Work to complete -
Please reproduce every record, keeping each one exactly as written.

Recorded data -
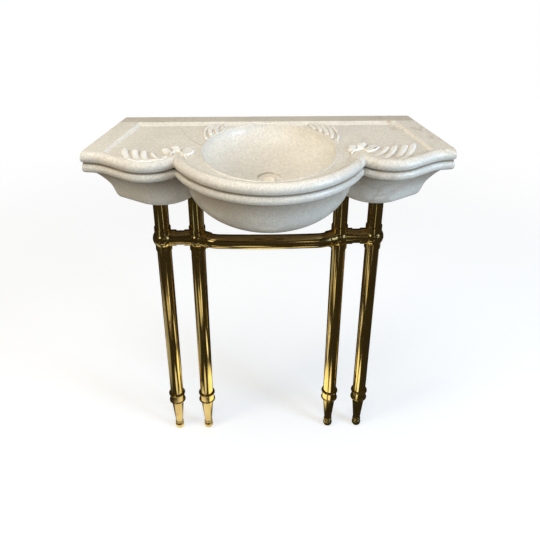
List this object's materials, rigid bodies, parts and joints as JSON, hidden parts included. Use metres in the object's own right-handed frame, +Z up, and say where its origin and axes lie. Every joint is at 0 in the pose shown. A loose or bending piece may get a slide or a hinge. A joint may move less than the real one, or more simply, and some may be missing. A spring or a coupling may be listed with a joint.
{
  "type": "console sink",
  "caption": "Carved stone console sink with a round bowl, moulded bow front and two wings, on a tubular brass stand with ball fittings and turned feet.",
  "frame": {"origin": "on the floor, in the middle of the whole outline seen from above", "axes": "+X to the right of a person facing the sink, +Y towards the wall, +Z up"},
  "size_m": [0.776, 0.3399, 0.87],
  "materials": {
    "marble": "honed",
    "brass": "polished",
    "insert": "plain turned",
    "screw": "aged"
  },
  "bodies": {
    "root": {"stone_basin": "marble", "upper_tube_outer_left": "brass", "lower_tube_outer_left": "brass", "ball_fitting_outer_left": "brass", "foot_outer_left": "brass", "top_plug_outer_left": "brass", "upper_tube_inner_left": "brass", "lower_tube_inner_left": "brass", "ball_fitting_inner_left": "brass", "foot_inner_left": "brass", "top_plug_inner_left": "brass", "upper_tube_inner_right": "brass", "lower_tube_inner_right": "brass", "ball_fitting_inner_right": "brass", "foot_inner_right": "brass", "top_plug_inner_right": "brass", "upper_tube_outer_right": "brass", "lower_tube_outer_right": "brass", "ball_fitting_outer_right": "brass", "foot_outer_right": "brass", "top_plug_outer_right": "brass", "side_rail_left": "brass", "side_rail_right": "brass", "front_bow_rail": "brass", "stone_inserts": "insert", "grub_screws": "screw"}
  },
  "joints": []
}
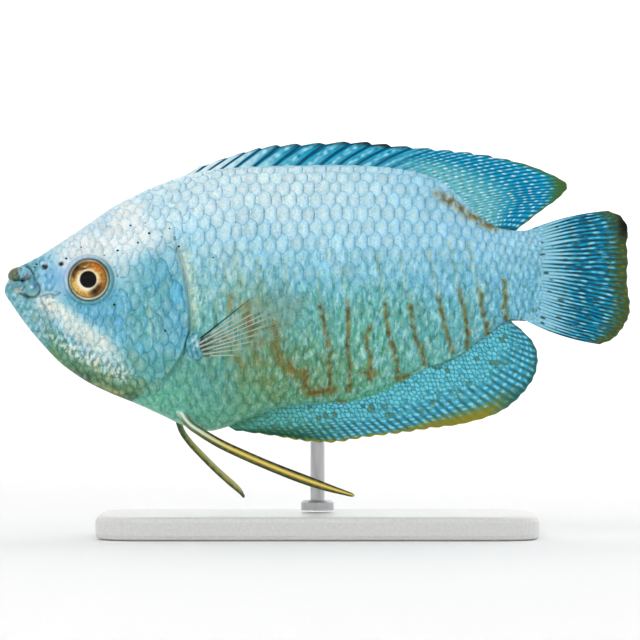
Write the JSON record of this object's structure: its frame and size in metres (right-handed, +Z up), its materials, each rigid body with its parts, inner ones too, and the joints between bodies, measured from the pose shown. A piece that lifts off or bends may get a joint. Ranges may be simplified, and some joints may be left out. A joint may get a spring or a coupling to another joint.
{
  "type": "dwarf gourami model",
  "caption": "Life-size still model of a male dwarf gourami, a small deep-bodied labyrinth fish, held over a flat base by one short rod.",
  "frame": {"origin": "on the floor, under the middle of the whole model's box", "axes": "+Z up, -X the way the head points, so that the fish's left flank faces -Y"},
  "size_m": [0.08, 0.03, 0.0505],
  "materials": {
    "skin": "scaled skin under a satin clear coat",
    "fin": "thin rayed fin under a satin clear coat",
    "feeler": "satin",
    "eye": "wet gloss",
    "base": "satin",
    "rod": "satin"
  },
  "bodies": {
    "root": {"head": "skin", "lower_jaw": "skin", "gill_cover_left": "skin", "gill_cover_right": "skin", "eye_left": "eye", "eye_right": "eye", "trunk": "skin", "tail_stalk": "skin", "dorsal_fin": "fin", "anal_fin": "fin", "tail_fin": "fin", "pectoral_fin_left": "fin", "pectoral_fin_right": "fin", "pelvic_feeler_left": "feeler", "pelvic_feeler_right": "feeler", "stand_base": "base", "stand_rod": "rod"}
  },
  "joints": []
}
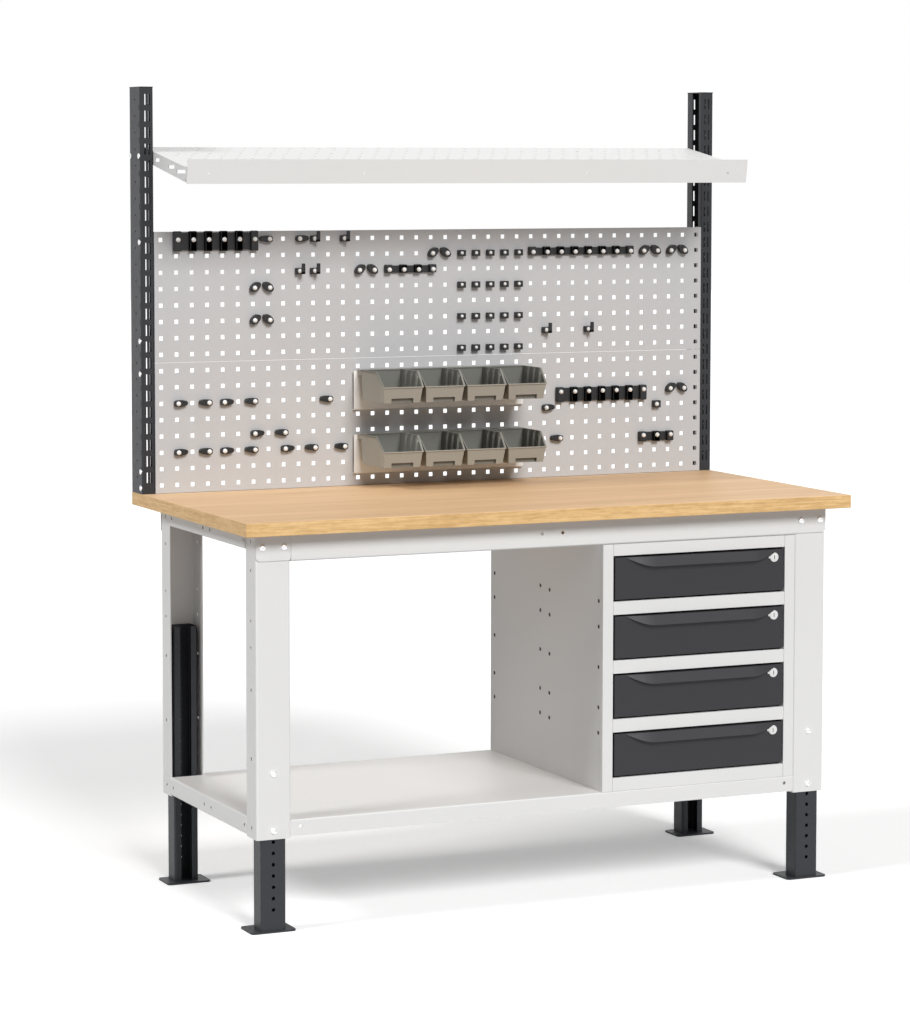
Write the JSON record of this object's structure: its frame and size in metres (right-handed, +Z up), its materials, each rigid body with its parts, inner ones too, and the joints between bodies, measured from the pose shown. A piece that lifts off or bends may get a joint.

Written solution -
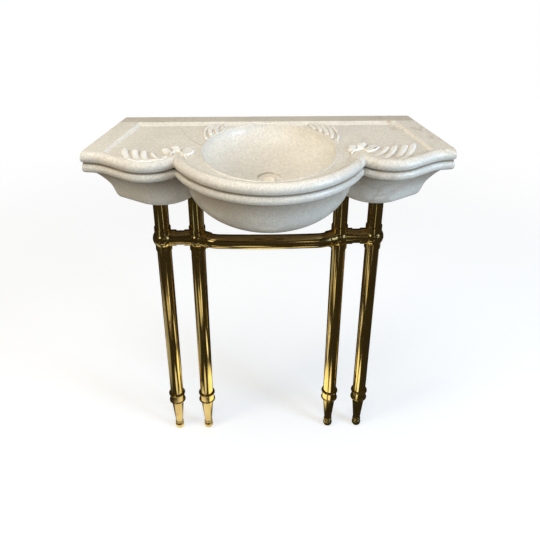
List this object's materials, rigid bodies, parts and joints as JSON, hidden parts included. Use metres in the object's own right-handed frame, +Z up, and say where its origin and axes lie. Every joint is at 0 in the pose shown. A loose or bending piece may get a slide or a hinge. A joint may move less than the real one, or more simply, and some may be missing. A spring or a coupling may be listed with a joint.
{
  "type": "console sink",
  "caption": "Carved stone console sink with a round bowl, moulded bow front and two wings, on a tubular brass stand with ball fittings and turned feet.",
  "frame": {"origin": "on the floor, in the middle of the whole outline seen from above", "axes": "+X to the right of a person facing the sink, +Y towards the wall, +Z up"},
  "size_m": [0.776, 0.3399, 0.87],
  "materials": {
    "marble": "honed",
    "brass": "polished",
    "insert": "plain turned",
    "screw": "aged"
  },
  "bodies": {
    "root": {"stone_basin": "marble", "upper_tube_outer_left": "brass", "lower_tube_outer_left": "brass", "ball_fitting_outer_left": "brass", "foot_outer_left": "brass", "top_plug_outer_left": "brass", "upper_tube_inner_left": "brass", "lower_tube_inner_left": "brass", "ball_fitting_inner_left": "brass", "foot_inner_left": "brass", "top_plug_inner_left": "brass", "upper_tube_inner_right": "brass", "lower_tube_inner_right": "brass", "ball_fitting_inner_right": "brass", "foot_inner_right": "brass", "top_plug_inner_right": "brass", "upper_tube_outer_right": "brass", "lower_tube_outer_right": "brass", "ball_fitting_outer_right": "brass", "foot_outer_right": "brass", "top_plug_outer_right": "brass", "side_rail_left": "brass", "side_rail_right": "brass", "front_bow_rail": "brass", "stone_inserts": "insert", "grub_screws": "screw"}
  },
  "joints": []
}
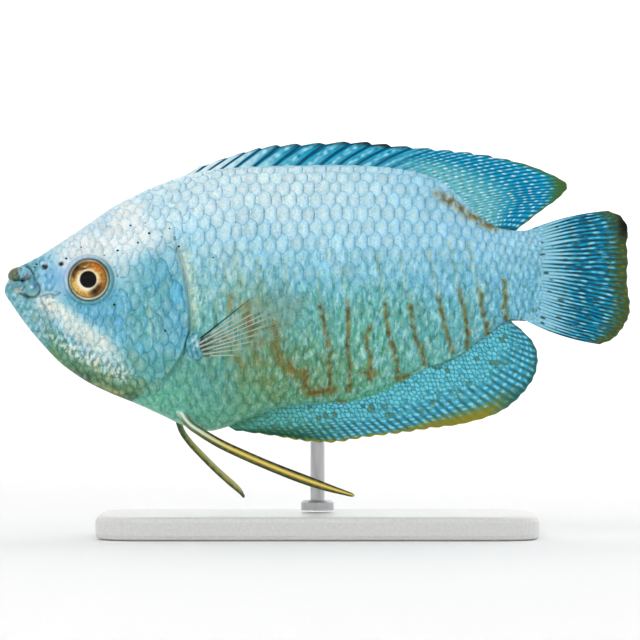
Write the JSON record of this object's structure: its frame and size in metres (right-handed, +Z up), its materials, each rigid body with its parts, inner ones too, and the joints between bodies, measured from the pose shown. A piece that lifts off or bends may get a joint. Ranges may be simplified, and some joints may be left out. A joint may get a spring or a coupling to another joint.
{
  "type": "dwarf gourami model",
  "caption": "Life-size still model of a male dwarf gourami, a small deep-bodied labyrinth fish, held over a flat base by one short rod.",
  "frame": {"origin": "on the floor, under the middle of the whole model's box", "axes": "+Z up, -X the way the head points, so that the fish's left flank faces -Y"},
  "size_m": [0.08, 0.03, 0.0505],
  "materials": {
    "skin": "scaled skin under a satin clear coat",
    "fin": "thin rayed fin under a satin clear coat",
    "feeler": "satin",
    "eye": "wet gloss",
    "base": "satin",
    "rod": "satin"
  },
  "bodies": {
    "root": {"head": "skin", "lower_jaw": "skin", "gill_cover_left": "skin", "gill_cover_right": "skin", "eye_left": "eye", "eye_right": "eye", "trunk": "skin", "tail_stalk": "skin", "dorsal_fin": "fin", "anal_fin": "fin", "tail_fin": "fin", "pectoral_fin_left": "fin", "pectoral_fin_right": "fin", "pelvic_feeler_left": "feeler", "pelvic_feeler_right": "feeler", "stand_base": "base", "stand_rod": "rod"}
  },
  "joints": []
}
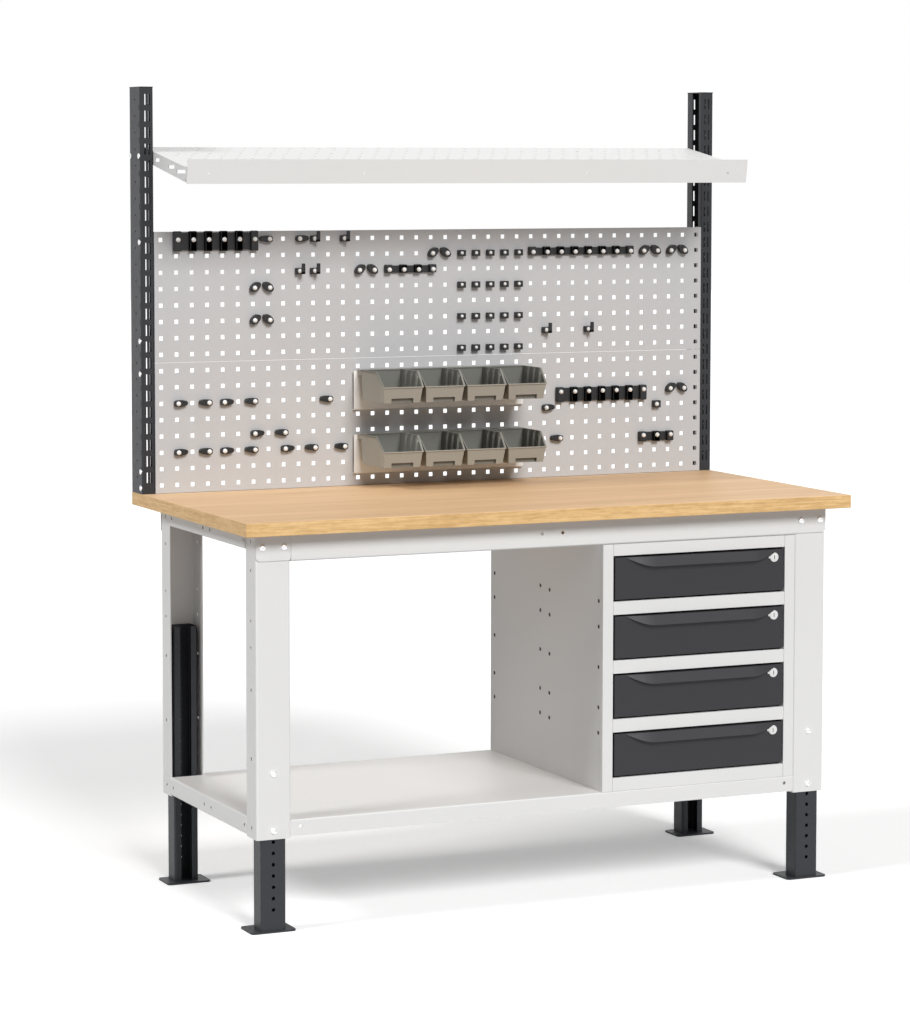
Write the JSON record of this object's structure: its frame and size in metres (right-handed, +Z up), its materials, each rigid body with its parts, inner ones too, and the joints between bodies, measured from the pose shown. A piece that lifts off or bends may get a joint.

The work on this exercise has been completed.